Мать Россия! прости меня, грешного! (Дроздов) - страница 20

А друг пытается подбодрить Качана:

— Главное — твоя комплекция, полноту надо поубавить, — для начала килограммов на десять.

— Десять килограммов! Много ли резона? Сейчас таскаю лишних сорок, буду таскать тридцать.

— Сможешь — сбавляй дальше. Хорошо бы, конечно, довести до нормы, да ведь…

— А сколько она — моя норма?

Морозов пожал плечами.

— Полагаю, семьдесят два — семьдесят пять.

— Ну а ты вот — при нашем одинаковом росте… — Качан ревниво, с глухой завистью оглядел стройную, пружинисто-молодую фигуру друга. — …сколько весишь?

— Я? Семьдесят.

— Пару килограммов не добираешь. Скажи, друг, как тебе удаётся? Есть, что ли, не хочешь, или держишь себя? Как теперь вот: чай пьёшь, а печенье — ни-ни… Одного не съел.

Качан говорил это, поглощая одно за другим сладкие, сдобные печенья. Ел демонстративно, смачно, выставляя напоказ свой волчий аппетит.

— Тоже бы хотел, — улыбнулся Морозов. — Признаться, люблю печенье, — кажется, полсотни бы съел, да креплюсь. У меня — принцип: ем в одни и те же часы. И не наедаюсь досыта; встаю из-за стола с ощущением лёгкости.

— И что же: весь день потом, как волк, ходишь голодным?

— Нет, наш организм так устроен. Он ощущает голод, пока ты ешь. И некоторое время после еды. Через полчаса после обеда он как бы смиряется, входит в норму. И ты уже не чувствуешь ни голода, ни того давящего сонливого состояния, которое обыкновенно наступает при переедании.
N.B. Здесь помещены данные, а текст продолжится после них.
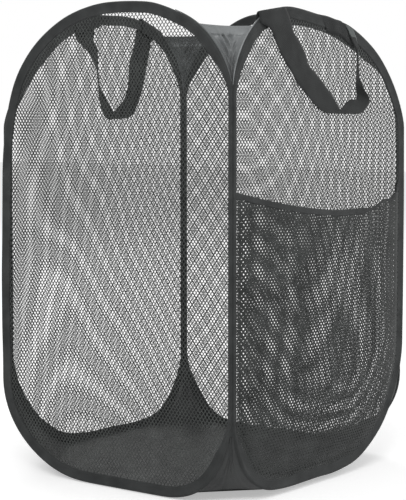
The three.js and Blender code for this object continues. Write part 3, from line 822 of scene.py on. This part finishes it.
def knit(outline, strand, seed, upper=None, openness=evenly_open):
    """A net inside an outline and under an upper line, with small slips of its yarn."""

    def keep(x, z):
        kept = inside(x, z, outline)
        return kept if upper is None else kept & (z < upper(x))

    flat, raised, faces = net_cells(outline.min(0), outline.max(0), strand, keep, openness)
    rng = np.random.default_rng(seed)
    flat = flat + rng.normal(0, 0.03, flat.shape)
    drift = [plane_noise(*flat.T, seed + 1, 130), plane_noise(*flat.T, seed + 2, 110)]
    return flat + 0.5 * np.stack(drift, 1), raised, faces


def net_edge(side):
    """The line under the tape's lips where the net ends."""
    return side.moved_in(between(NET_INSET, SEAM_NET_INSET, side.narrow))


def side_net(side, seed):
    """The net of one side, slightly slack at its middle."""
    flat, raised, faces = knit(net_edge(side), NET_STRAND, seed)
    x, z = flat.T
    slack = (1 - np.clip(np.abs(x) / 150, 0, 1) ** 3) * np.sin(np.pi * np.clip(z / HEIGHT, 0, 1))
    wave = slack * (1.1 * plane_noise(x, z, seed + 5, 170) + 0.3)
    points = side.place(x, z, wave + 0.5 * raised - 0.25 + plane_shift(x, z))
    piece = make_mesh(f"{side.name}_mesh", points, faces, NET)
    attach(piece, side.body, f"{side.name}_net")


# Pocket: a second net on the front side, with a taped mouth

MOUTH_LINE = [
    (-174, 350.5), (-136, 341.5), (-77, 331.0), (-12, 323.6), (24, 322.2), (60, 322.3), (86, 321.8),
    (97, 324.6), (113, 329.6), (130, 330.6), (145, 335.5), (153, 342.5), (163, 348.5), (174, 352.0),
]


def mouth_height(x):
    """Height of the pocket's mouth, which sags and is gathered at its right end."""
    line = catmull(MOUTH_LINE, 300)
    return np.interp(x, line[:, 0], line[:, 1])


def pocket_out(x, z):
    """How far the pocket's net stands out from the mid plane of the front side, and how free it is."""
    x, z = np.broadcast_arrays(np.asarray(x, float), np.asarray(z, float))
    above = z - FRONT.edge_height(x, False)
    aside = np.where(x < 0, FRONT.half_width(z, True), FRONT.half_width(z, False))
    margin = np.minimum(aside - np.abs(x), above)
    width = between(TAPE_WIDTH, SEAM_TAPE, seam_share(x, z))
    free = fade(margin, 0.85 * width, width + 12)
    across = np.clip(1 - (x / HALF_WIDTH) ** 2, 0, 1)
    full = POCKET_FULLNESS * across * fade(above, 0, 130)
    ripple = 0.9 * plane_noise(x, z * 0.4, 71, 90) * across
    return 0.75 + (1.6 + full + ripple) * free + plane_shift(x, z), free


def gathered(x):
    """How open the pocket's holes are: less towards the right end, where the net is gathered."""
    return 1 - 0.5 * fade(x, 96, 152)


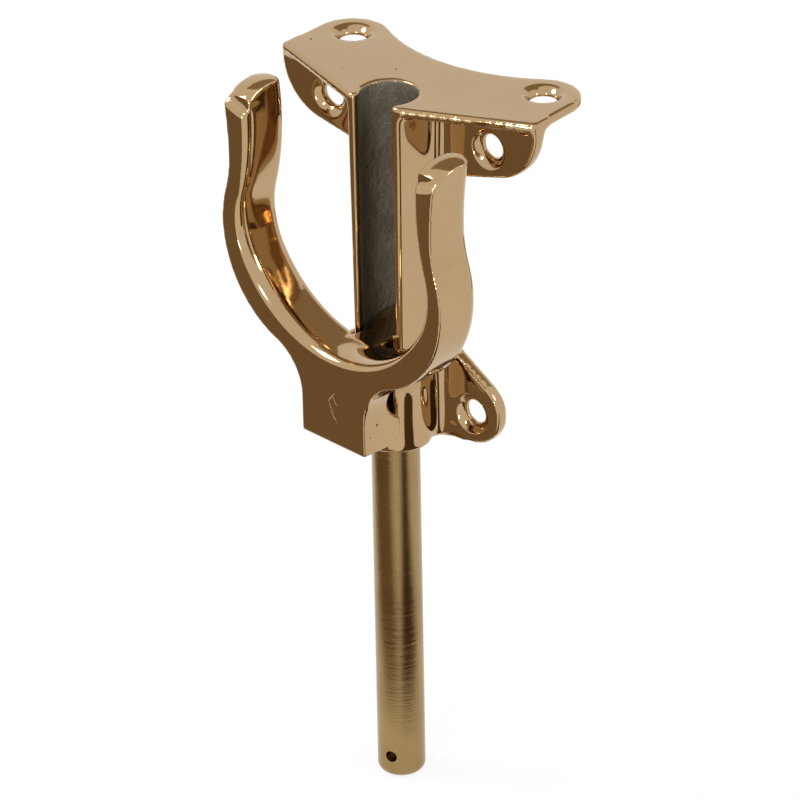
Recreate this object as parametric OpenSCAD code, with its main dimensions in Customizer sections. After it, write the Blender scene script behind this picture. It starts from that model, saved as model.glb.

Борис задумался. Только что принятое им решение одолеть себя показалось ему призрачным, несерьёзным. Он себя знал: всё он может превозмочь, кроме одного — алчной, патологической жадности к еде. Тут он бессилен; сколько раз пробовал — всё напрасно. И для себя решил, давно решил: полнота — его судьба. Как не уйдёшь от смерти, так и ему не победить полноту. Впрочем, сейчас он всё-таки цеплялся за мысль: есть буду меньше, это-то я сумею; ну, чуть-чуть, самую малость, но меньше. А там дальше — ещё меньше, ещё… Да ко всему прочему, природа, ходьба — много ходьбы. Так и налажу новую жизнь, одолею болезнь.

Так он думал, но другу своему по давней привычке говорил другое:

— Ну, нет, меня уволь. Я поесть люблю. А твоя философия — это, извини, садизм какой-то, самоистязание. Морить себя голодом — всегда, всю жизнь, да зачем же человеку такая жизнь? В средние века казнь египетская была — показывать пищу и не давать до неё дотронуться. Да меня лучше молотком ударь, чем так-то… голодом. Не для того мы на свет божий произведены.

— Для удовольствий, хочешь сказать?

— По крайней мере, не для страданий.

Морозов хотел продолжать разговор, но мелькнувшее на лице Качана минутное раздражение грозило сообщить беседе неприятный тон, — доктор замолчал. Он и раньше знал тщетность подобных бесед с другом, но теперь ещё раз — и, кажется, окончательно — убедился в этом. Видел для Бориса один путь продления жизни: сначала гравитационная операция, а затем новый режим. Но если уж говорить начистоту, операции Морозов и сам побаивался: вдруг пройдёт негладко, инфекцию занесут, осложнение начнётся.